Şili’nin geleceğini karanlığa boğmanın peşindeki Pinochet'nin faşist diktatörlüğü,  geçmişi karartmaktan da geri kalmamış, işkenceyle öldürdükleri insanların bulunmalarını engellemek için cesetleri parçalara ayırıp çöllere, dağlara, denizlerlere atıp dağıtmış. Böylesine bir vahşeti insan olma tanımları, sınırları içinde anlamak mümkün değil.

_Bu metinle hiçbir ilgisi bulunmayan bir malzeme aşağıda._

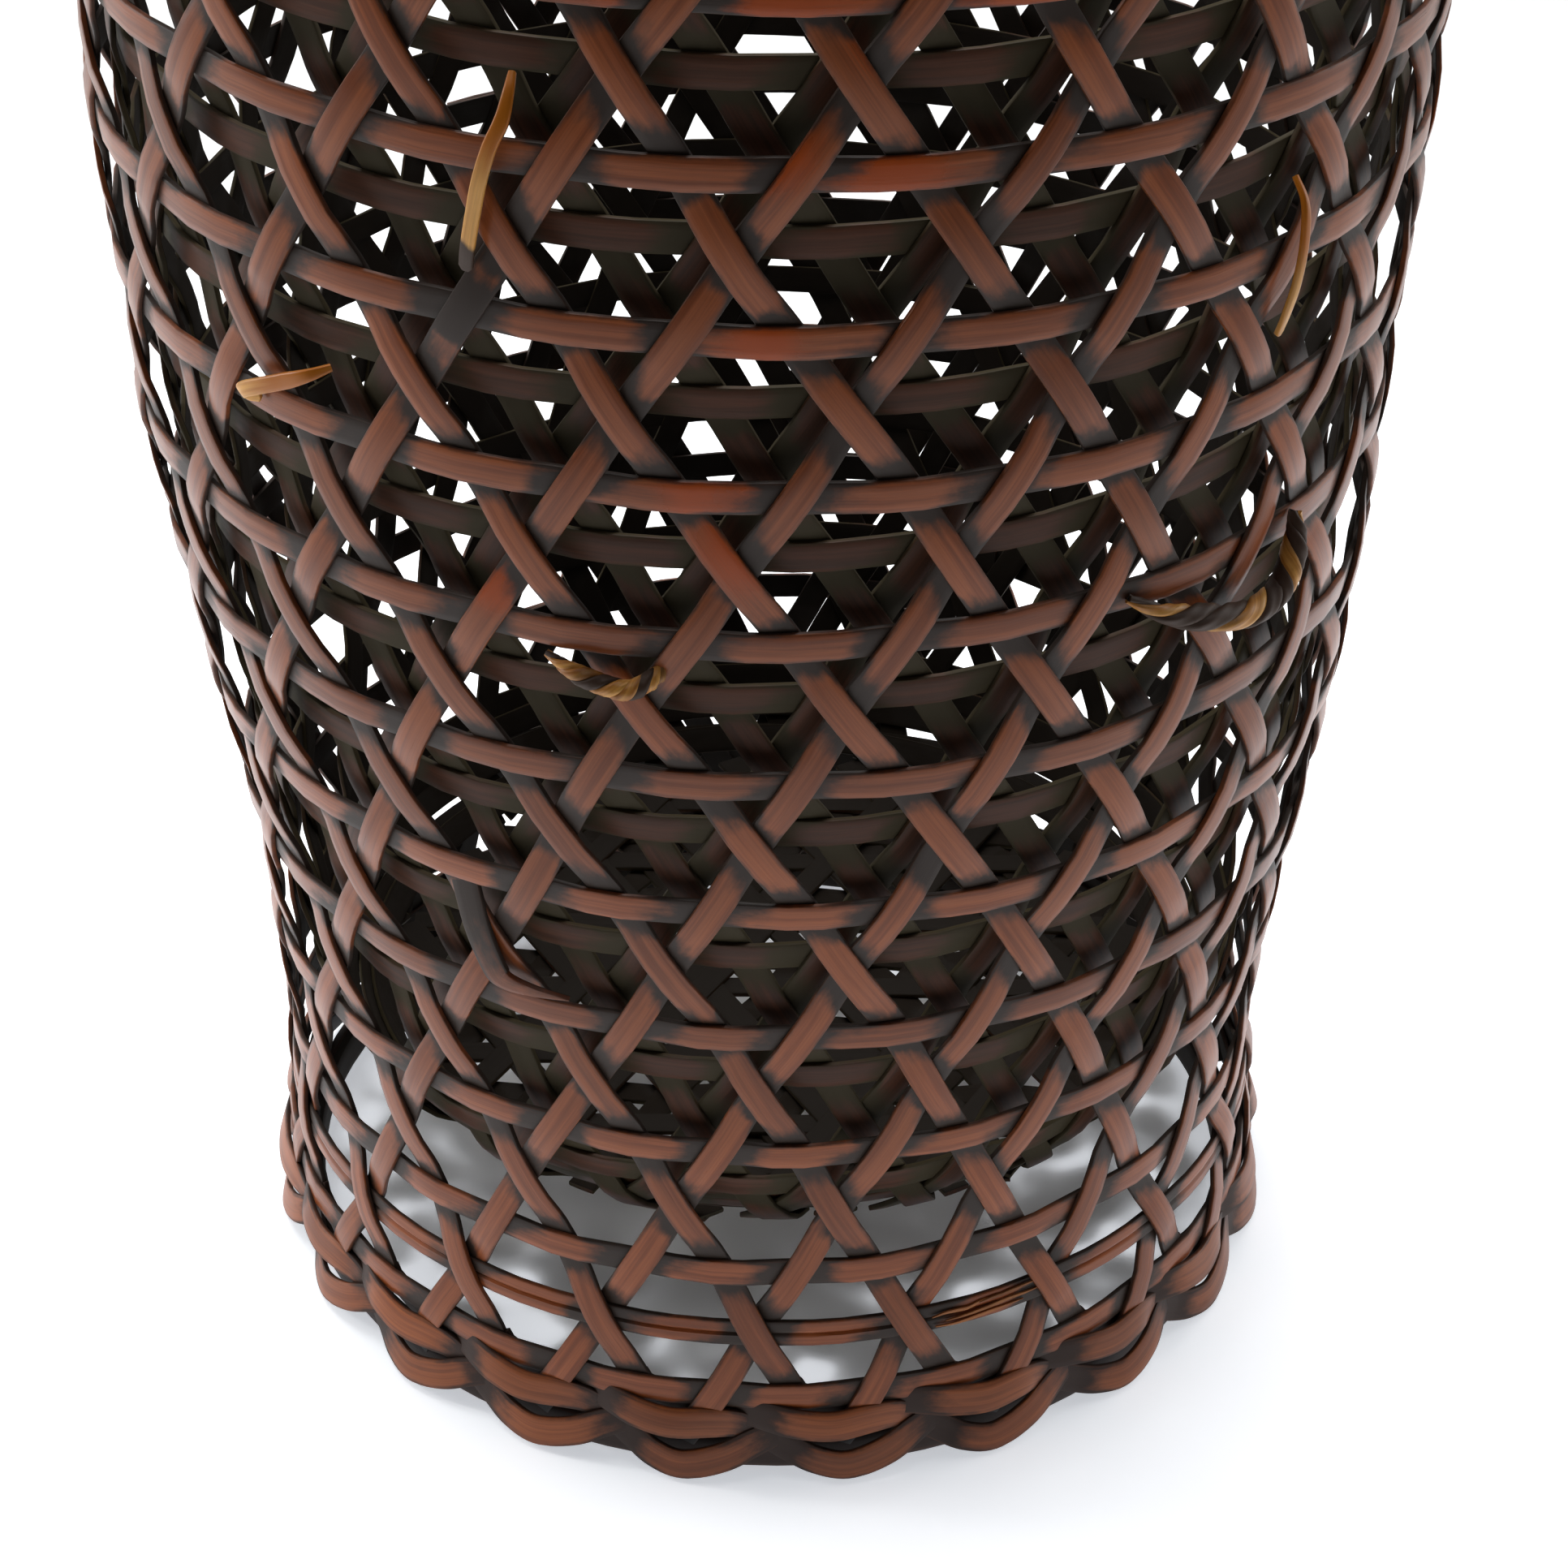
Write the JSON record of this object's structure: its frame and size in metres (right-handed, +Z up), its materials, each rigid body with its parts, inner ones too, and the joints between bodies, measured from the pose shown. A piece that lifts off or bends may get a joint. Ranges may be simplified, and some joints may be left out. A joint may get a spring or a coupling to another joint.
{
  "type": "woven basket",
  "caption": "Tall double-walled basket of stained split bamboo in an open hexagon weave, with a raised woven bottom, a plaited foot and a lashed rim.",
  "frame": {"origin": "middle of the underside of the foot, on the surface that the basket stands on", "axes": "+Z up along the basket's axis, -Y towards the front, +X to the right as seen from the front"},
  "size_m": [0.2421, 0.2419, 0.345],
  "materials": {
    "outer_bamboo": "stained split bamboo, satin",
    "inner_bamboo": "dark stained split bamboo, dull",
    "foot_bamboo": "stained split bamboo, satin",
    "rim_bamboo": "stained split bamboo, satin",
    "rattan": "varnished rattan, glossy"
  },
  "bodies": {
    "root": {"foot_core": "foot_bamboo", "foot_braid_1": "foot_bamboo", "foot_braid_2": "foot_bamboo", "foot_braid_3": "foot_bamboo", "outer_hoop_01": "outer_bamboo", "outer_hoop_02": "outer_bamboo", "outer_hoop_03": "outer_bamboo", "outer_hoop_04": "outer_bamboo", "outer_hoop_05": "outer_bamboo", "outer_hoop_06": "outer_bamboo", "outer_hoop_07": "outer_bamboo", "outer_hoop_08": "outer_bamboo", "outer_hoop_09": "outer_bamboo", "outer_hoop_10": "outer_bamboo", "outer_hoop_11": "outer_bamboo", "outer_hoop_12": "outer_bamboo", "grooved_hoop": "outer_bamboo", "outer_right_strands": "outer_bamboo", "outer_left_strands": "outer_bamboo", "base_hoop": "inner_bamboo", "base_strips_1": "inner_bamboo", "base_strips_2": "inner_bamboo", "base_strips_3": "inner_bamboo", "inner_hoop_01": "inner_bamboo", "inner_hoop_02": "inner_bamboo", "inner_hoop_03": "inner_bamboo", "inner_hoop_04": "inner_bamboo", "inner_hoop_05": "inner_bamboo", "inner_hoop_06": "inner_bamboo", "inner_hoop_07": "inner_bamboo", "inner_hoop_08": "inner_bamboo", "inner_hoop_09": "inner_bamboo", "inner_hoop_10": "inner_bamboo", "inner_right_strands": "inner_bamboo", "inner_left_strands": "inner_bamboo", "rim_outer_hoop": "rim_bamboo", "rim_inner_hoop": "rim_bamboo", "rim_core": "rim_bamboo", "rim_lashing": "rattan", "long_tie": "rattan", "thin_tie": "rattan", "short_tie": "rattan", "small_cord_tie": "rattan", "large_cord_tie": "rattan"}
  },
  "joints": []
}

Çölde  yıllardır ellerinde küreklerle yakınlarının izini arayan Şilili kadınların buldukları küçük bir kemik parçasıyla yaşadıkları o tuhaf tamamlanmışlık duygusu, sevdiklerinin bir parçasını bile ışığa kavuşturmak ve bir sırrı aydınlatmak sonu belli olmayan karanlık bir sürgünden eve dönüşe benziyor.

Guzmán, film boyunca yıldızları, kaya resimlerini ve ölülerini arayanlara mikrofon uzatıyor, hikayelerini kendi seslerinden duymamızı sağlıyor. Bu seslerin sahiplerinden  biri olan  Victor Gonzalez,   diktatörlük döneminde Şili’den kaçmak zorunda kalan annesiyle birlikte sürgünde büyümüş ve  şimdi gökbilimci olarak Şili’ye geri dönmüş. Kendini ‘vatanı olmayan bir çocuk’ olarak tanımlayan Gonzalez, Atacama Çölü’nün gökyüzünde şimdi  kimbilir hangi soruların cevabını, hangi kayıp geçmişi arıyor.

Guzmán’ın tanıklığına başvurduğu en ilginç karakterlerden olan  Miguel Lawner, diktatörlük döneminden hayatta kalmayı başaran eski bir tutsak. Mahkum edildiği  hapishanelerin planlarını hapisten çıktıktan sonra ezbere çizebilecek ve mahkumların yaşam koşullarını detaylı anlatabilecek kadar parlak bir hafızaya sahip. Guzmán’ın ‘hafıza mimarı’ olarak tanımladığı Miguel’in eşi Anita ise Alzheimer hastasıdır. Geçmişi inatla hatırlayan Miguel ve her şeyi unutan Anita’nın birlikteliği hatırlama ve unutma diyalektiğinin sembolü ve trajik geçmişlere sahip bütün ülkelerin metaforu gibi. 

Belgesel boyunca dinlediğimiz tanıkların yanısıra Patricio Guzmán 'ın kendi sesini duyarız. Şiir ve felsefeyle taçlandırdığı kelimeleri Şili’nin dağlarını, denizlerini, çöllerini ve gökleri dolaşır durur. Belgeselin final sahnelerinde, gezegenleri andıran camdan misketlere bakarken, Guzmán 'ın çocukluk anılarından kendi çocukluğumuza, geçmişimize akarız. Sonra yine Guzmán'ın sesi  duyulur;  "Hafıza yerçekimi kuvveti gibidir” der. Ve “hafızası olanlar şimdiki zamanın hassas kırılganlığında hayatta kalmayı başarır, olmayanlar ise hiçbir yerde yaşayamaz.”